— begin PROVIDED MATERIAL —

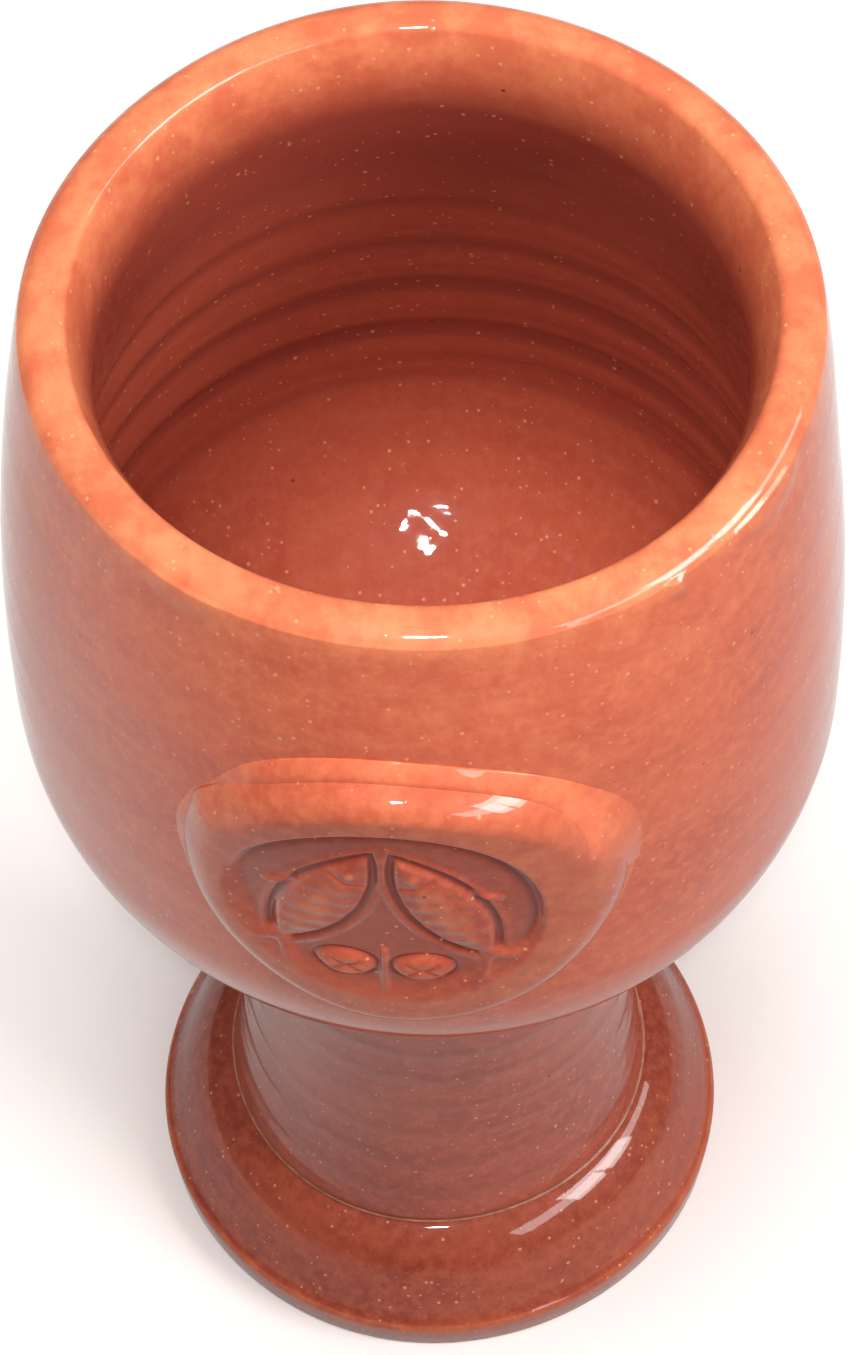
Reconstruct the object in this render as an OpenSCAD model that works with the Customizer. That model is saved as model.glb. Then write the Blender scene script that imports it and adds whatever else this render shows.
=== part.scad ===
// Wheel-thrown, glazed red clay communion chalice.
// Thrown pieces stuck together with slip: a barrel bowl, a hollow waisted
// stem and a flared foot, with a coil worked into the neck and a stamped
// medallion pressed on the front of the bowl.
// Millimetres. Z is up, the origin is the centre of the foot ring on the
// table, and the medallion faces -Y.

/* [Whole chalice] */
// Height from the table to the top of the lip
height = 178.6; // [170:0.2:200]
// Thickness of the slip (liquid clay) in each joint
slip_t = 0.4; // [0.3:0.1:0.8]

/* [Bowl] */
// Diameter at the sharp outer edge of the lip
rim_d = 80; // [76:1:84]
// Height of the rounded top of the lip above that edge
lip_crown = 1.3; // [1.2:0.1:1.5]
// Narrowest inside diameter, just under the lip
throat_d = 66.4; // [62:0.2:68]
// Depth of that narrow place below the lip edge
throat_drop = 9; // [7:0.5:12]
// Widest outside diameter
belly_d = 91.8; // [88:0.2:94]
// Depth of the widest place below the lip edge
belly_drop = 61; // [55:1:66]
// Outside radius of the turn under the belly
hip_r = 31.5; // [28:0.5:34]
// Outside radius of curvature of the bottom
bottom_r = 60; // [56:1:66]
// Wall thickness at the widest place
belly_wall = 6.2; // [5:0.1:7]
// Thickness of the bottom at the centre
bottom_wall = 6.4; // [5:0.1:8]

/* [Stem] */
// Diameter where the stem meets the foot
seam_d = 53.6; // [50:0.2:56]
// Height of that seam
seam_z = 17.7; // [15:0.1:20]
// Diameter at the waist
waist_d = 47.2; // [44:0.2:49]
// Height of the waist
waist_z = 54; // [48:1:60]
// Wall thickness of the hollow stem
stem_wall = 6; // [5:0.1:7]
// Radius of the coil worked into the neck under the bowl
coil_fillet_r = 7; // [6:0.5:8]

/* [Foot] */
// Diameter of the foot
foot_d = 73.2; // [70:0.2:78]
// Height of the middle of the rounding on the foot's outer edge
foot_edge_z = 4.6; // [3.6:0.1:5]
// Radius of the shoulder between the stem's seam and the foot's side
foot_shoulder_r = 8; // [6:0.5:10]
// Inside diameter of the ring that stands on the table
foot_ring_d = 61; // [58:0.5:63]

/* [Medallion] */
// Diameter of the pressed-on pad
medal_d = 45; // [42:1:46]
// Depth of its centre below the lip edge
medal_drop = 39.5; // [38:0.5:41]
// Turn of the pad from the front, towards -X
medal_turn = 4.5; // [0:0.5:8]
// Distance of the face of the pad from the axis, at its foot
medal_face_r = 48; // [47.8:0.1:48.2]
// Distance of the face from the axis, at its top
medal_top_r = 47.2; // [47:0.1:47.5]
// Diameter of the stamped field
stamp_d = 34; // [32:0.5:36]
// Depth of the stamped field
stamp_depth = 0.8; // [0.5:0.1:1]
// Length of a fish's body
fish_l = 22; // [20:0.5:23]
// Width of a fish's body
fish_w = 7.2; // [6:0.2:9]
// Lean of each fish
fish_lean = 27; // [20:1:30]
// Length of a loaf
loaf_l = 6.8; // [6:0.2:8]

/* [Hidden] */
$fn = 96;

// Heights and radii that follow from the sizes above.
edge_z = height - lip_crown;
belly_z = edge_z - belly_drop;
belly_r = belly_d / 2;
hip_c = belly_r - hip_r;
bottom_c = belly_z + sqrt(pow(bottom_r - hip_r, 2) - hip_c * hip_c);
hip_turn = atan2(bottom_c - belly_z, hip_c);
side_in = belly_r - rim_d / 2;
side_r = (belly_drop * belly_drop + side_in * side_in) / side_in / 2;
side_turn = asin(belly_drop / side_r);

// The inside of the bowl: its floor is rounder at the hip than the outside.
hip_in_r = 21;
belly_in_r = belly_r - belly_wall;
belly_in_drop = 2;
belly_in_z = belly_z - belly_in_drop;
hip_in_c = belly_in_r - hip_in_r;
floor_z = bottom_c - bottom_r + bottom_wall;
// The floor's radius that meets the inner hip with no corner.
hip_in_rise = belly_in_z - hip_in_r - floor_z;
floor_r = hip_in_r + (hip_in_c * hip_in_c + hip_in_rise * hip_in_rise) / (2 * hip_in_rise);
floor_c = floor_z + floor_r;
hip_in_turn = atan2(floor_c - belly_in_z, hip_in_c);

// The lip: a round shoulder inside the sharp edge, a flat crown, a tight turn
// inwards, and a long roll that stands upright at the throat. Each meets the
// next with no corner.
crown_x = rim_d / 2 - 3.5;
crown_r = 8;
crown_turn = 80;
lip_out_r = 3.2;
lip_out_turn = 50;
lip_out_x = crown_x + (crown_r - lip_out_r) * cos(crown_turn);
lip_out_z = height - crown_r + (crown_r - lip_out_r) * sin(crown_turn);
lip_in_r = 1.3;
lip_in_z = height - lip_in_r;
throat_r = throat_d / 2;
throat_z = edge_z - throat_drop;
roll_in = crown_x - throat_r;
roll_up = lip_in_z - throat_z;
roll_r = (roll_in * roll_in + roll_up * roll_up - lip_in_r * lip_in_r) / 2 / (roll_in - lip_in_r);
roll_turn = asin(roll_up / (roll_r - lip_in_r));

// The stem and its arcs.
stem_side_r = (pow(waist_z - seam_z, 2) + pow((seam_d - waist_d) / 2, 2)) / (seam_d - waist_d);
stem_c = waist_d / 2 + stem_side_r;
stem_bottom_z = seam_z + slip_t;
stem_in_r = seam_d / 2 - stem_wall;
stem_foot_turn = asin((waist_z - stem_bottom_z) / stem_side_r);
bore_side_r = stem_side_r + stem_wall;
// The bore runs a little past both ends of the stem.
bore_over = 1.05;
stem_reach = 88;
stem_head_turn = asin((stem_reach - waist_z) / stem_side_r);

// The coil's hollow touches the stem and the bowl with no corner.
function coil_out(z) =
    stem_c - sqrt(pow(stem_side_r - coil_fillet_r, 2) - pow(z - waist_z, 2));
function coil_up(x) = bottom_c - sqrt(pow(bottom_r + coil_fillet_r, 2) - x * x);
coil_guess_z = 82;
coil_x = coil_out(coil_up(coil_out(coil_guess_z)));
coil_z = coil_up(coil_x);
// It stops a little short of both touching points, so it has no knife edge.
coil_blunt = 1.2;
coil_room = 10;
coil_edge = coil_x * bottom_r / (bottom_r + coil_fillet_r) - coil_blunt;
coil_bottom = coil_z + coil_blunt
    + coil_fillet_r * (coil_z - waist_z) / (stem_side_r - coil_fillet_r);

// The foot.
foot_r = foot_d / 2;
edge_round = 1;
edge_x = foot_r - edge_round;
foot_ring_out_r = foot_r - 0.3;
// The shoulder turns down to the side, and the side turns out to the edge.
shoulder_turn = 60;
side_lean = 31;
flare_turn = 55;
flare_r = 3;
flare_x = edge_x + (edge_round + flare_r) * cos(flare_turn);
flare_z = foot_edge_z + (edge_round + flare_r) * sin(flare_turn);
shoulder_x = seam_d / 2 - foot_shoulder_r * cos(shoulder_turn);
shoulder_z = seam_z - foot_shoulder_r * sin(shoulder_turn);
hollow_middle = [stem_in_r + 1.2, 0.6 * seam_z];
hollow_low = [foot_ring_d / 2 - 4, 0.25 * seam_z];

// The medallion.
medal_z = edge_z - medal_drop;
// The face leans in towards its top from this far below the pad's centre.
lean_drop = 10;
stamp_shift = -1.6;
fish_z = 2.2;
fish_x = 6.3;
tail_w = 7;
tail_l = 5.5;
tail_notch = 2;
tail_root = 1.5;
loaf_z = -11;
loaf_x = 4;
deep = 60;

// Points on an arc about [cx, cz], from angle a to angle b.
function arc(cx, cz, r, a, b, n) =
    [for (i = [0:n]) [cx + r * cos(a + (b - a) * i / n), cz + r * sin(a + (b - a) * i / n)]];

// The same arc without its first point, to carry a line on.
function arc_on(cx, cz, r, a, b, n) =
    [for (i = [1:n]) [cx + r * cos(a + (b - a) * i / n), cz + r * sin(a + (b - a) * i / n)]];

// Outside of the bowl from the bottom centre to the lip edge, grown by g.
function bowl_outside(g) = concat(
    arc(0, bottom_c, bottom_r + g, -90, -hip_turn, 16),
    arc_on(hip_c, belly_z, hip_r + g, -hip_turn, 0, 14),
    arc_on(belly_r - side_r, belly_z, side_r + g, 0, side_turn, 12));

// The lip, from just inside its sharp edge to the throat.
function lip() = concat(
    arc(lip_out_x, lip_out_z, lip_out_r, lip_out_turn, crown_turn, 4),
    arc_on(crown_x, height - crown_r, crown_r, crown_turn, 90, 2),
    arc_on(crown_x, lip_in_z, lip_in_r, 90, 180 - roll_turn, 5),
    arc_on(throat_r + roll_r, throat_z, roll_r, 180 - roll_turn, 180, 5));

// Inside of the bowl from under the throat to the floor's centre.
wall_steps = 12;
function bowl_inside() = concat(
    [for (i = [1:wall_steps])
        [throat_r + (belly_in_r - throat_r) * sin(90 * i / wall_steps),
         throat_z - (throat_z - belly_in_z) * i / wall_steps]],
    arc_on(hip_in_c, belly_in_z, hip_in_r, 0, -hip_in_turn, 14),
    arc_on(0, floor_c, floor_r, -hip_in_turn, -90, 16));

module bowl_block(g) {
    rotate_extrude() polygon(concat(bowl_outside(g), [[0, edge_z]]));
}

module bowl() {
    color("#c8704f") rotate_extrude()
        polygon(concat(bowl_outside(0), lip(), bowl_inside()));
}

// Half outline of a solid stem, to the height top.
function stem_outside() = concat(
    [[0, stem_bottom_z]],
    arc(stem_c, waist_z, stem_side_r, 180 + stem_foot_turn, 180 - stem_head_turn, 20),
    [[0, stem_reach]]);

module stem_half() {
    difference() {
        polygon(stem_outside());
        polygon(concat([[0, 0]],
            arc(stem_c, waist_z, bore_side_r,
                180 + stem_foot_turn * bore_over, 180 - stem_head_turn * bore_over, 16),
            [[0, stem_reach * bore_over]]));
    }
}

// The stem's top is cut to sit against the round bottom of the bowl.
module stem() {
    color("#b4604a") rotate_extrude() difference() {
        stem_half();
        polygon(concat(bowl_outside(slip_t), [[0, edge_z]]));
    }
}

// Slip between the stem's top and the bowl.
module bowl_slip() {
    color("#d98a63") rotate_extrude() difference() {
        intersection() {
            stem_half();
            polygon(concat(bowl_outside(slip_t), [[0, edge_z]]));
        }
        polygon(concat(bowl_outside(0), [[0, edge_z]]));
    }
}

// Coil of clay smoothed into the corner under the bowl.
module neck_coil() {
    color("#bd6850") rotate_extrude() difference() {
        translate([waist_d / 2, coil_bottom]) square([coil_edge - waist_d / 2, coil_room]);
        translate([coil_x, coil_z]) circle(r = coil_fillet_r);
        polygon(stem_outside());
        polygon(concat(bowl_outside(0), [[0, edge_z]]));
    }
}

// Slip between the stem and the foot.
module foot_slip() {
    color("#d98a63") rotate_extrude()
        translate([stem_in_r, seam_z]) square([stem_wall, slip_t]);
}

// The foot: a shouldered cone with a small flare at its edge, on a standing
// ring and hollow underneath.
module foot() {
    color("#a9553c") rotate_extrude() polygon(concat(
        [[foot_ring_d / 2, 0], [foot_ring_out_r, 0]],
        arc(edge_x, foot_edge_z, edge_round, 0, flare_turn, 4),
        arc_on(flare_x, flare_z, -flare_r, flare_turn, side_lean, 4),
        arc(shoulder_x, shoulder_z, foot_shoulder_r, side_lean, shoulder_turn, 5),
        [[stem_in_r, seam_z], hollow_middle, hollow_low]));
}

// A round bar through the front of the bowl where the medallion sits.
module through_pad(d, shift) {
    rotate([0, 0, -medal_turn]) translate([shift, 0, medal_z]) rotate([90, 0, 0])
        cylinder(d = d, h = deep);
}

// Everything nearer the axis than the pad's face, less a depth.
module face_block(less) {
    rotate_extrude() polygon([
        [0, medal_z - medal_d], [medal_face_r - less, medal_z - medal_d],
        [medal_face_r - less, medal_z - lean_drop], [medal_top_r - less, medal_z + medal_d / 2],
        [medal_top_r - less, medal_z + medal_d], [0, medal_z + medal_d]]);
}

// One fish, head up: a pointed oval body and a forked tail.
module fish_outline() {
    side = (fish_l * fish_l / 4 + fish_w * fish_w / 4) / fish_w;
    intersection() {
        translate([side - fish_w / 2, 0]) circle(r = side);
        translate([fish_w / 2 - side, 0]) circle(r = side);
    }
    translate([0, tail_root - fish_l / 2])
        polygon([[0, 0], [tail_w / 2, -tail_l], [0, tail_notch - tail_l], [-tail_w / 2, -tail_l]]);
}

// A round-topped loaf.
module loaf_outline() {
    intersection() {
        circle(d = loaf_l);
        translate([-loaf_l / 2, 0]) square([loaf_l, loaf_l / 2]);
    }
}

// The stamp: two fish leaning head to head over two loaves.
module emblem() {
    rotate([0, 0, -medal_turn]) translate([stamp_shift, 0, medal_z]) rotate([90, 0, 0])
        linear_extrude(deep) {
            for (s = [-1, 1]) {
                translate([s * fish_x, fish_z]) rotate(s * fish_lean) fish_outline();
                translate([s * loaf_x, loaf_z]) loaf_outline();
            }
        }
}

module medallion() {
    color("#cf7350") difference() {
        intersection() {
            face_block(0);
            through_pad(medal_d, 0);
        }
        bowl_block(slip_t);
        difference() {
            through_pad(stamp_d, stamp_shift);
            face_block(stamp_depth);
            emblem();
        }
    }
}

// Slip between the medallion and the bowl.
module medallion_slip() {
    color("#d98a63") difference() {
        intersection() {
            bowl_block(slip_t);
            through_pad(medal_d, 0);
        }
        bowl_block(0);
    }
}

bowl();
bowl_slip();
neck_coil();
stem();
foot_slip();
foot();
medallion_slip();
medallion();
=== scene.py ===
import math

import bpy
import numpy as np
from mathutils import Matrix, Vector


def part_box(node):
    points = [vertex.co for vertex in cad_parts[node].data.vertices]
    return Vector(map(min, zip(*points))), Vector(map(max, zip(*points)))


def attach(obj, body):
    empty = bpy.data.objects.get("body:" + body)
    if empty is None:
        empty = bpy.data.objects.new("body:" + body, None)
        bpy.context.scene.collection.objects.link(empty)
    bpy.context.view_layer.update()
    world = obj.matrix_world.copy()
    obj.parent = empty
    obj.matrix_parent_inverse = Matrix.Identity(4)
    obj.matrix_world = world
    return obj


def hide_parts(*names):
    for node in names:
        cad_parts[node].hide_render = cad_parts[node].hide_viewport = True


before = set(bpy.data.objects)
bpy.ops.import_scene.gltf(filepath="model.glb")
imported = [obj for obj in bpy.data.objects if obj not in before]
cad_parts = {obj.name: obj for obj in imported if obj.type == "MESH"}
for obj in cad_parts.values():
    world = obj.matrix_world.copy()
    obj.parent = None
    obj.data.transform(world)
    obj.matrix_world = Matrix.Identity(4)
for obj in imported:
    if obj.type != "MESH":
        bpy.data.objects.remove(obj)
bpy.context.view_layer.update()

mm = 0.001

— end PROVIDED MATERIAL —

TASK PROMPT: In the listing above, find the line with "medallion and the bowl." and the line with "zip(*points))), Vector(map(max, zip(*points)))". Output those two lines and every line between them, exactly as written.

ANSWER TO THIS TASK:
// Slip between the medallion and the bowl.
module medallion_slip() {
    color("#d98a63") difference() {
        intersection() {
            bowl_block(slip_t);
            through_pad(medal_d, 0);
        }
        bowl_block(0);
    }
}

bowl();
bowl_slip();
neck_coil();
stem();
foot_slip();
foot();
medallion_slip();
medallion();
=== scene.py ===
import math

import bpy
import numpy as np
from mathutils import Matrix, Vector


def part_box(node):
    points = [vertex.co for vertex in cad_parts[node].data.vertices]
    return Vector(map(min, zip(*points))), Vector(map(max, zip(*points)))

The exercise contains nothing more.